**What you have to do**
Examine the material below. Gather every line in which the string "data" appears.
-=-=-=-=-
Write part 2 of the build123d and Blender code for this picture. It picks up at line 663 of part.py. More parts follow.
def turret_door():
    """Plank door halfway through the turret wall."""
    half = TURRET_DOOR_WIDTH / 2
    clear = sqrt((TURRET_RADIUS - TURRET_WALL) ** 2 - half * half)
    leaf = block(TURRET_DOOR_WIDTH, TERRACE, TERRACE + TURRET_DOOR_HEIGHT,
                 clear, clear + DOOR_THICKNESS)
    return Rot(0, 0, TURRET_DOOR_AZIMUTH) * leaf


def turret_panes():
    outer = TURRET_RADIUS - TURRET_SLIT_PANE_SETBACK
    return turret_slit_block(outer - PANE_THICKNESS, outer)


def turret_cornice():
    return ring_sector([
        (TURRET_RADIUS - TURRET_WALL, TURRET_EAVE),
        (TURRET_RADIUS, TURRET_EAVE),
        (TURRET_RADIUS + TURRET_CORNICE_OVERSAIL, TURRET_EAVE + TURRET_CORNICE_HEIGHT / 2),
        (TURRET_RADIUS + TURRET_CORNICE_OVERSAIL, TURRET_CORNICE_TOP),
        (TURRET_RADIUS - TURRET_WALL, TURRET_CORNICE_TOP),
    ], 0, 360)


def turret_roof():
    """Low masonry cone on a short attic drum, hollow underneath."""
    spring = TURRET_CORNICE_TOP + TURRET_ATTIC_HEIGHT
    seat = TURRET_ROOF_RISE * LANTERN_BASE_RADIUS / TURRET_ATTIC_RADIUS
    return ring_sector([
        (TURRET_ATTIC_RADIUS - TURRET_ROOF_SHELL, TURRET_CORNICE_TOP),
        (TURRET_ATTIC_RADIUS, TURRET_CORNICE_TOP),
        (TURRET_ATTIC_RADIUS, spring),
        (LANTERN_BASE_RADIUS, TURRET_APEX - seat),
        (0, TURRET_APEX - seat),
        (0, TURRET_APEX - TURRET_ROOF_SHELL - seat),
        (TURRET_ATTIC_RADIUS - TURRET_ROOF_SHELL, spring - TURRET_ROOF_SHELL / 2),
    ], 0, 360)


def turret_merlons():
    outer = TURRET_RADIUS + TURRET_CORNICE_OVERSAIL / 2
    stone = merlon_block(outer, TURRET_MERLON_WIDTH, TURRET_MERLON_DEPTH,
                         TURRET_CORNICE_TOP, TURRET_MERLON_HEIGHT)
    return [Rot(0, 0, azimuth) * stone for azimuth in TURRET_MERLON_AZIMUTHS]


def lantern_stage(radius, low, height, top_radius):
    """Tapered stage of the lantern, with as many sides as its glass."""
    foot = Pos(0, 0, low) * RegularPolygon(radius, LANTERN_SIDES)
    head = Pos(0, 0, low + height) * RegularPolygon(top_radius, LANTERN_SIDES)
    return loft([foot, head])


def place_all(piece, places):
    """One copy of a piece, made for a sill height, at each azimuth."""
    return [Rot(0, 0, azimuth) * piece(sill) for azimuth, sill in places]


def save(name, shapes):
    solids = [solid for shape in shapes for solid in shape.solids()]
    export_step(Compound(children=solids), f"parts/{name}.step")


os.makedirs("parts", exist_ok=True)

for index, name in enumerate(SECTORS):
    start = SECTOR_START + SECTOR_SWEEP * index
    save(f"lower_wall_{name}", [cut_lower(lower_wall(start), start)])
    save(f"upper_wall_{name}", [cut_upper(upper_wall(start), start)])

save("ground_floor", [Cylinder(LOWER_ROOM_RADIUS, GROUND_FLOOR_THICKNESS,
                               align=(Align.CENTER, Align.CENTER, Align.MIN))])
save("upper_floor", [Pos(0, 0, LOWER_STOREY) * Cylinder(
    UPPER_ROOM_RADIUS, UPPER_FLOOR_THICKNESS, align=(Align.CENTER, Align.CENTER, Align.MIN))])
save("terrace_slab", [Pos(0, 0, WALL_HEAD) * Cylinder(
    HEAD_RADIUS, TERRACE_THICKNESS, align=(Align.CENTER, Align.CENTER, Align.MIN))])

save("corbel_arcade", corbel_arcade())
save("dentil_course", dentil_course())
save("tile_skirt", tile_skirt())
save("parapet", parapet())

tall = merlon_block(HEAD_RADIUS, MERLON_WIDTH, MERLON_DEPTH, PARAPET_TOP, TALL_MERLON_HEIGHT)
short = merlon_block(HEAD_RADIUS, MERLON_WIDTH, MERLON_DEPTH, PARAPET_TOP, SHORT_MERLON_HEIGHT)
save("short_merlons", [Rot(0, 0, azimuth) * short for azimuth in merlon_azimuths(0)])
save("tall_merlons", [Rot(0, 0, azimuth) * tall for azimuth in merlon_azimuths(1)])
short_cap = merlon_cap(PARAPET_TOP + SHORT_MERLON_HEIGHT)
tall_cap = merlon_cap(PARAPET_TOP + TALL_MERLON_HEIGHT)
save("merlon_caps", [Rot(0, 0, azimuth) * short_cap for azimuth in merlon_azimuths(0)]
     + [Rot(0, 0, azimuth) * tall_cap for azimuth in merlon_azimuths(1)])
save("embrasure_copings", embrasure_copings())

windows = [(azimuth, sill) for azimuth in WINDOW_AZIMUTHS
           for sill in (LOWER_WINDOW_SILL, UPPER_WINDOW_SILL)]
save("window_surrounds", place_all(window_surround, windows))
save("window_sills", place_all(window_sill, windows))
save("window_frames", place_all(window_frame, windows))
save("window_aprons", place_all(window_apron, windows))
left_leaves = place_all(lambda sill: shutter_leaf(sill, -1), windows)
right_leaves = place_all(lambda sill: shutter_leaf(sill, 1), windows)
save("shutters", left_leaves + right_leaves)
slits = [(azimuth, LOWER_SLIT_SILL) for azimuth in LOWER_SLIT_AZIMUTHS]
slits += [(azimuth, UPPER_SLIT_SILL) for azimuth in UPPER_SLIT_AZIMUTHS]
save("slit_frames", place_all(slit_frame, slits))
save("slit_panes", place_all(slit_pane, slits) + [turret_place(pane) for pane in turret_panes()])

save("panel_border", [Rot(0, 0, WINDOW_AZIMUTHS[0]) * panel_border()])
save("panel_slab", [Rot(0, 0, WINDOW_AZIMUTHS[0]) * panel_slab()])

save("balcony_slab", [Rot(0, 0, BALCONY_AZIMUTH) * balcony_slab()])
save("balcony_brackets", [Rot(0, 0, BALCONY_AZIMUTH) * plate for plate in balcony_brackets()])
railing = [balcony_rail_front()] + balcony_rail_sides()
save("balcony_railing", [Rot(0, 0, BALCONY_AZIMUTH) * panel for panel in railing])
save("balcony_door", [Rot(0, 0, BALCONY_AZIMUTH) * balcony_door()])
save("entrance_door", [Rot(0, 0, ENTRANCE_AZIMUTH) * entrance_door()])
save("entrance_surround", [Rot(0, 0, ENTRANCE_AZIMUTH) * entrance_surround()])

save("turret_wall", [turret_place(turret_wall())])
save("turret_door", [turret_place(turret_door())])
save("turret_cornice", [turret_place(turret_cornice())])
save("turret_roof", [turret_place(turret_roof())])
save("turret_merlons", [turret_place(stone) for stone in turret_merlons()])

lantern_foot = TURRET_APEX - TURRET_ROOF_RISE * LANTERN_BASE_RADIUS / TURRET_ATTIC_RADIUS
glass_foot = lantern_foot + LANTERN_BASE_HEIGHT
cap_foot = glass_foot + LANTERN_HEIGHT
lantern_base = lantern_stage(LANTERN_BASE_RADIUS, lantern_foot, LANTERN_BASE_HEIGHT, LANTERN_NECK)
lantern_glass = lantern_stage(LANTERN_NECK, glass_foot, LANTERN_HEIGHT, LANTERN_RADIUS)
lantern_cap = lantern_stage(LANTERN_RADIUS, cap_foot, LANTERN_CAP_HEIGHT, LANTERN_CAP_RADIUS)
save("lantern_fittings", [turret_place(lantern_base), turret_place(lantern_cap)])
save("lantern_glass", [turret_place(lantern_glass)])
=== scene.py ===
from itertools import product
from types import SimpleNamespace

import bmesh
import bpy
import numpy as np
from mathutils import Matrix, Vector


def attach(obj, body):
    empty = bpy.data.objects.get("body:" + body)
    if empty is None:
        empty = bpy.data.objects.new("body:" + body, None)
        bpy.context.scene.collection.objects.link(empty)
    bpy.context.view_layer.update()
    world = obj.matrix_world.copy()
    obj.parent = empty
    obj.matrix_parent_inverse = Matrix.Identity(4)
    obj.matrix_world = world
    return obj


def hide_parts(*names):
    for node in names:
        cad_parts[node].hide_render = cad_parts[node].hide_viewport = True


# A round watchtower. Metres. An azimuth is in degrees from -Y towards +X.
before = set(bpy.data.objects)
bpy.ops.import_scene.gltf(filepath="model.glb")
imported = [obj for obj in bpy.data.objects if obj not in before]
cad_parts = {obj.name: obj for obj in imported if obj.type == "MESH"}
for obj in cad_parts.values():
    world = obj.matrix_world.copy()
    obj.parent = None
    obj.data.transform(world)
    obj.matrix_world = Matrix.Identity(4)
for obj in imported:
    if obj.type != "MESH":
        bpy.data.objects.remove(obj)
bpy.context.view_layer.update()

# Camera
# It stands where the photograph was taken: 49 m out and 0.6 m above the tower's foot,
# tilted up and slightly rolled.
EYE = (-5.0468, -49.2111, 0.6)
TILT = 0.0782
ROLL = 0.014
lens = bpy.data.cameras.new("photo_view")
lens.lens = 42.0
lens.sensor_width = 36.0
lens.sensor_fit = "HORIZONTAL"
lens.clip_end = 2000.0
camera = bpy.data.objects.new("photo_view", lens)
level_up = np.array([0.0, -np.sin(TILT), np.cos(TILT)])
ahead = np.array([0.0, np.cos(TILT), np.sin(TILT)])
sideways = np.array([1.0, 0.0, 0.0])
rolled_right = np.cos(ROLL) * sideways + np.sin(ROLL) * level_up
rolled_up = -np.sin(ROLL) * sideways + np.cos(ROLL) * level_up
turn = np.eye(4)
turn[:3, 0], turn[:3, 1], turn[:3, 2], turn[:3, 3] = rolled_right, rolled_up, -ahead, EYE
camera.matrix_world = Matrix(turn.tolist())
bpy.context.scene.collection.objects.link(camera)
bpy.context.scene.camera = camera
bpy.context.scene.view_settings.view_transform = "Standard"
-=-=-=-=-
**Exercise solution**
    empty = bpy.data.objects.get("body:" + body)
        empty = bpy.data.objects.new("body:" + body, None)
before = set(bpy.data.objects)
imported = [obj for obj in bpy.data.objects if obj not in before]
    obj.data.transform(world)
        bpy.data.objects.remove(obj)
lens = bpy.data.cameras.new("photo_view")
camera = bpy.data.objects.new("photo_view", lens)